## BEGIN Records provided
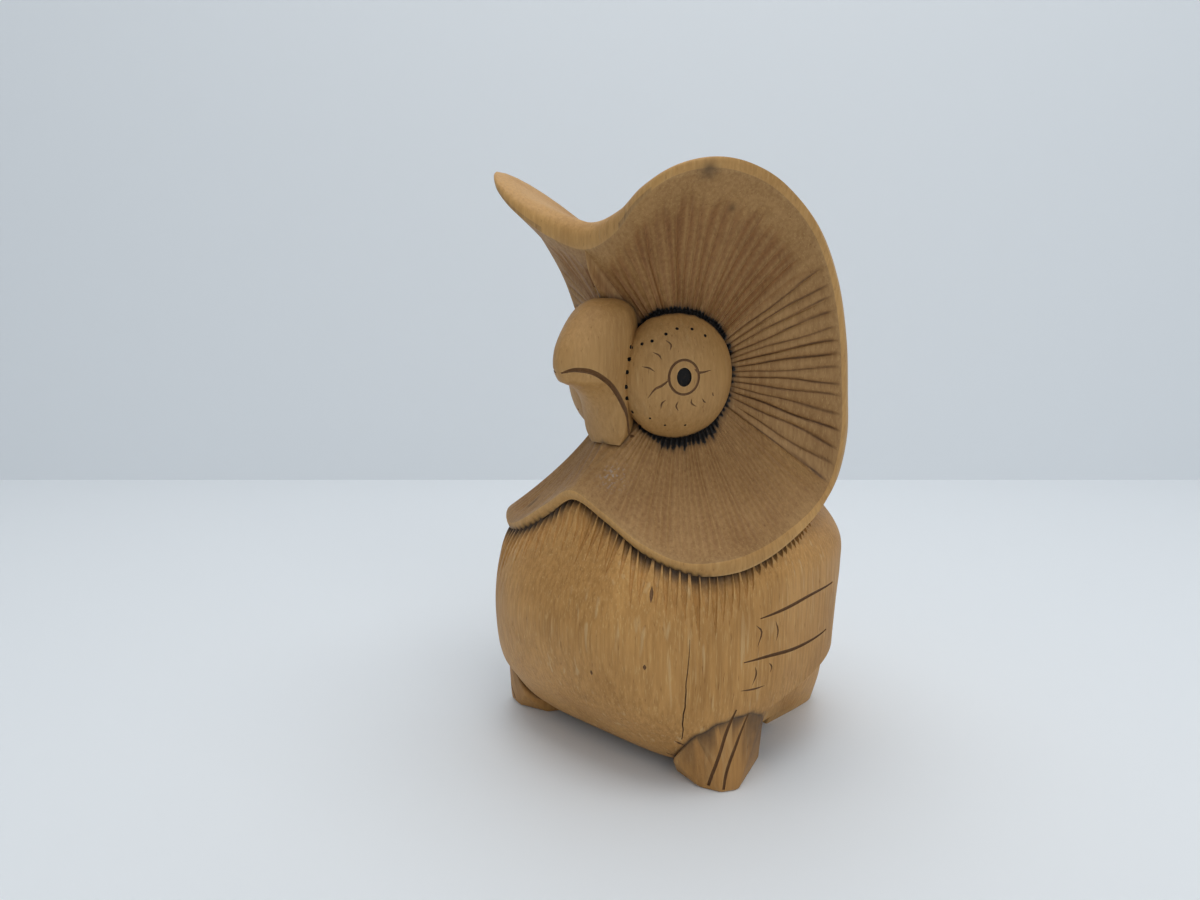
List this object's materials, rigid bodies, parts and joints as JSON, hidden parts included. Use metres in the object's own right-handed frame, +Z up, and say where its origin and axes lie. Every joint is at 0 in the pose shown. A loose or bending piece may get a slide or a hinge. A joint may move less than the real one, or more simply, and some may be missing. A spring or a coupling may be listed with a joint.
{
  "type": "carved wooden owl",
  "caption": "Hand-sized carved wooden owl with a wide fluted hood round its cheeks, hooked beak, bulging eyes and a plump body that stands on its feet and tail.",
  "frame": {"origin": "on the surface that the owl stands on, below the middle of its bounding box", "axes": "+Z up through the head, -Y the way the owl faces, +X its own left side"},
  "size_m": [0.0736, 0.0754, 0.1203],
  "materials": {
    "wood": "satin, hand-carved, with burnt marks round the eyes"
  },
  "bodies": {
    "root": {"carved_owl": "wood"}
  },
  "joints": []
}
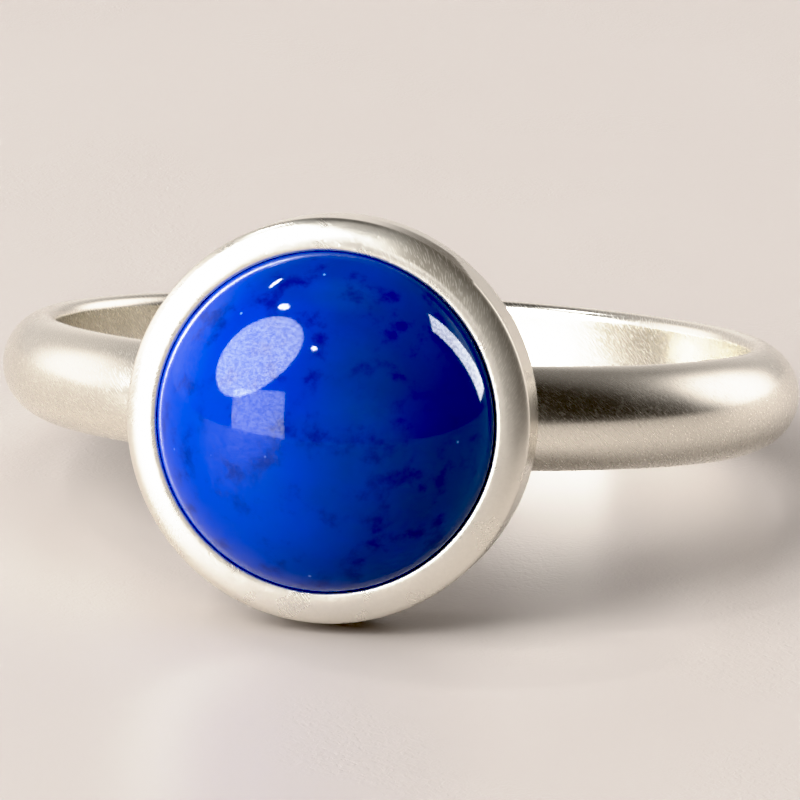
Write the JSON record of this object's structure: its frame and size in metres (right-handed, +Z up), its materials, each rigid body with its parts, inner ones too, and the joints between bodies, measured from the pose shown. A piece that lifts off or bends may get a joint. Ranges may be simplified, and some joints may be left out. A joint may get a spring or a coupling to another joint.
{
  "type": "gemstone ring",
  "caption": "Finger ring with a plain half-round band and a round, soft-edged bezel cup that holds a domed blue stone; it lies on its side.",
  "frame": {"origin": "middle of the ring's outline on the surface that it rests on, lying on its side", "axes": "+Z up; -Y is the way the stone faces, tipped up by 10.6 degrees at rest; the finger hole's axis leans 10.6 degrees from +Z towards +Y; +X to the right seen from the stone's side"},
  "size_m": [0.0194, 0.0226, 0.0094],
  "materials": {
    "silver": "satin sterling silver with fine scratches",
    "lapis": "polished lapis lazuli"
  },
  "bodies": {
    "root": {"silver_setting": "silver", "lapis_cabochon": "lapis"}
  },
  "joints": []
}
## END Records provided
The records above should be repeated in full, exactly as given.

*Solution to the exercise*
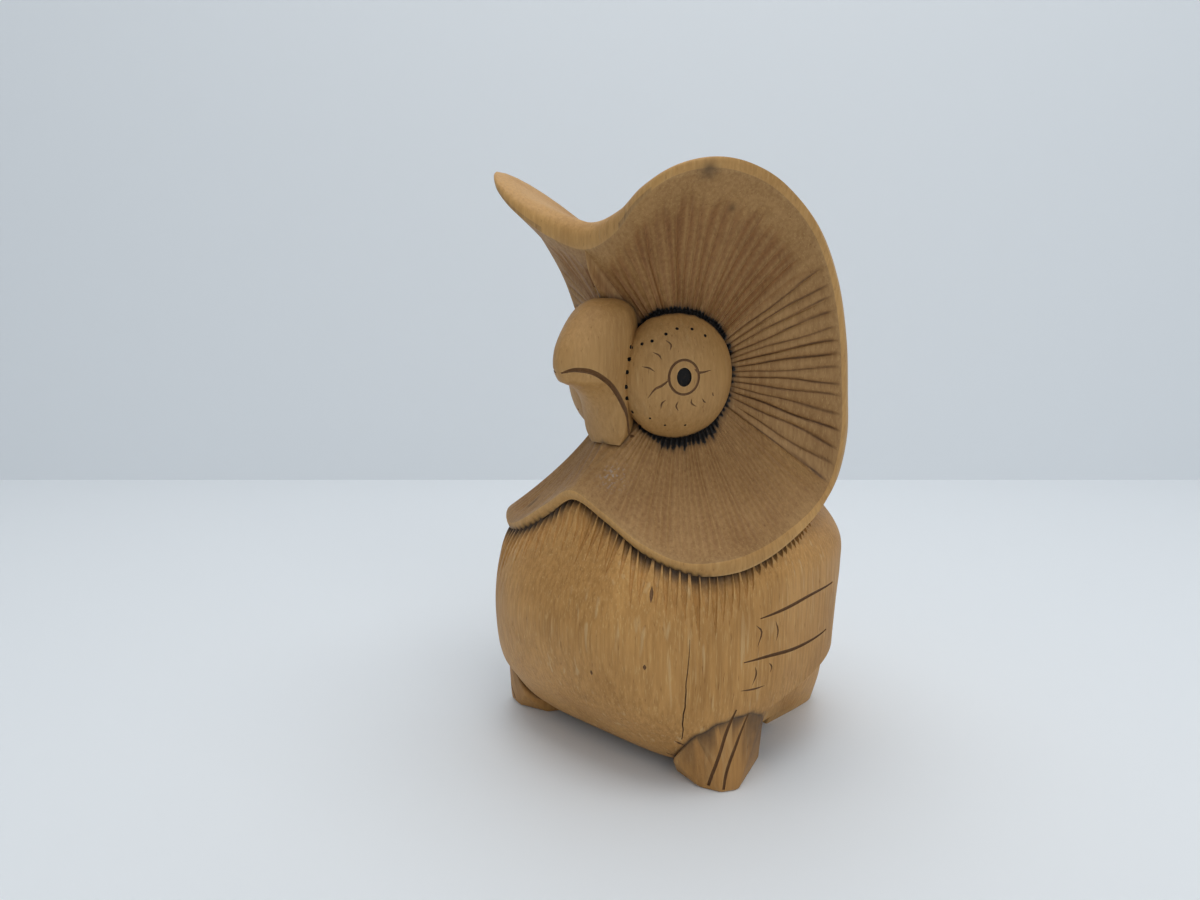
List this object's materials, rigid bodies, parts and joints as JSON, hidden parts included. Use metres in the object's own right-handed frame, +Z up, and say where its origin and axes lie. Every joint is at 0 in the pose shown. A loose or bending piece may get a slide or a hinge. A joint may move less than the real one, or more simply, and some may be missing. A spring or a coupling may be listed with a joint.
{
  "type": "carved wooden owl",
  "caption": "Hand-sized carved wooden owl with a wide fluted hood round its cheeks, hooked beak, bulging eyes and a plump body that stands on its feet and tail.",
  "frame": {"origin": "on the surface that the owl stands on, below the middle of its bounding box", "axes": "+Z up through the head, -Y the way the owl faces, +X its own left side"},
  "size_m": [0.0736, 0.0754, 0.1203],
  "materials": {
    "wood": "satin, hand-carved, with burnt marks round the eyes"
  },
  "bodies": {
    "root": {"carved_owl": "wood"}
  },
  "joints": []
}
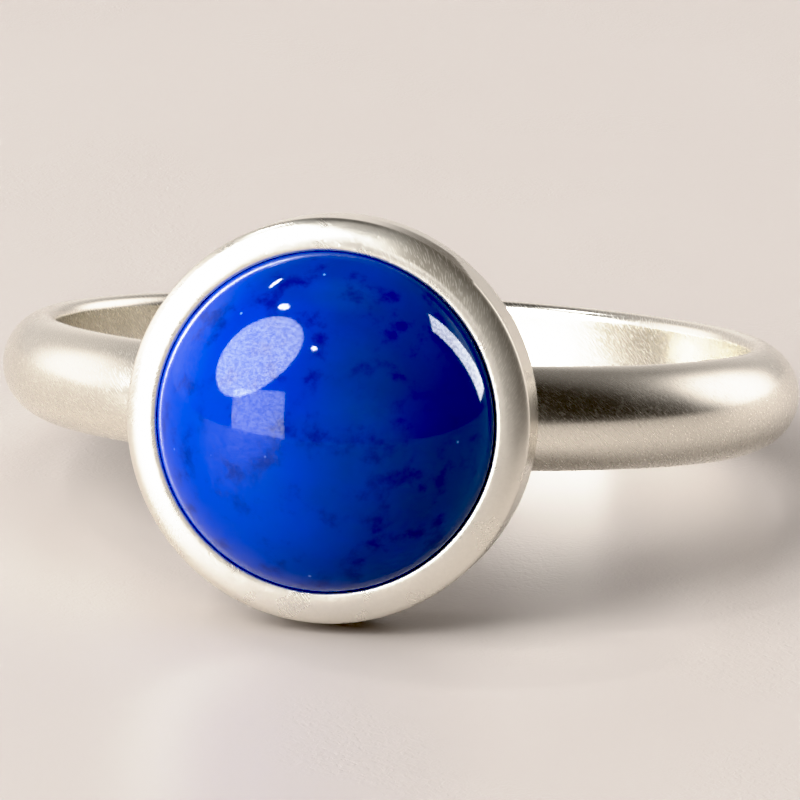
Write the JSON record of this object's structure: its frame and size in metres (right-handed, +Z up), its materials, each rigid body with its parts, inner ones too, and the joints between bodies, measured from the pose shown. A piece that lifts off or bends may get a joint. Ranges may be simplified, and some joints may be left out. A joint may get a spring or a coupling to another joint.
{
  "type": "gemstone ring",
  "caption": "Finger ring with a plain half-round band and a round, soft-edged bezel cup that holds a domed blue stone; it lies on its side.",
  "frame": {"origin": "middle of the ring's outline on the surface that it rests on, lying on its side", "axes": "+Z up; -Y is the way the stone faces, tipped up by 10.6 degrees at rest; the finger hole's axis leans 10.6 degrees from +Z towards +Y; +X to the right seen from the stone's side"},
  "size_m": [0.0194, 0.0226, 0.0094],
  "materials": {
    "silver": "satin sterling silver with fine scratches",
    "lapis": "polished lapis lazuli"
  },
  "bodies": {
    "root": {"silver_setting": "silver", "lapis_cabochon": "lapis"}
  },
  "joints": []
}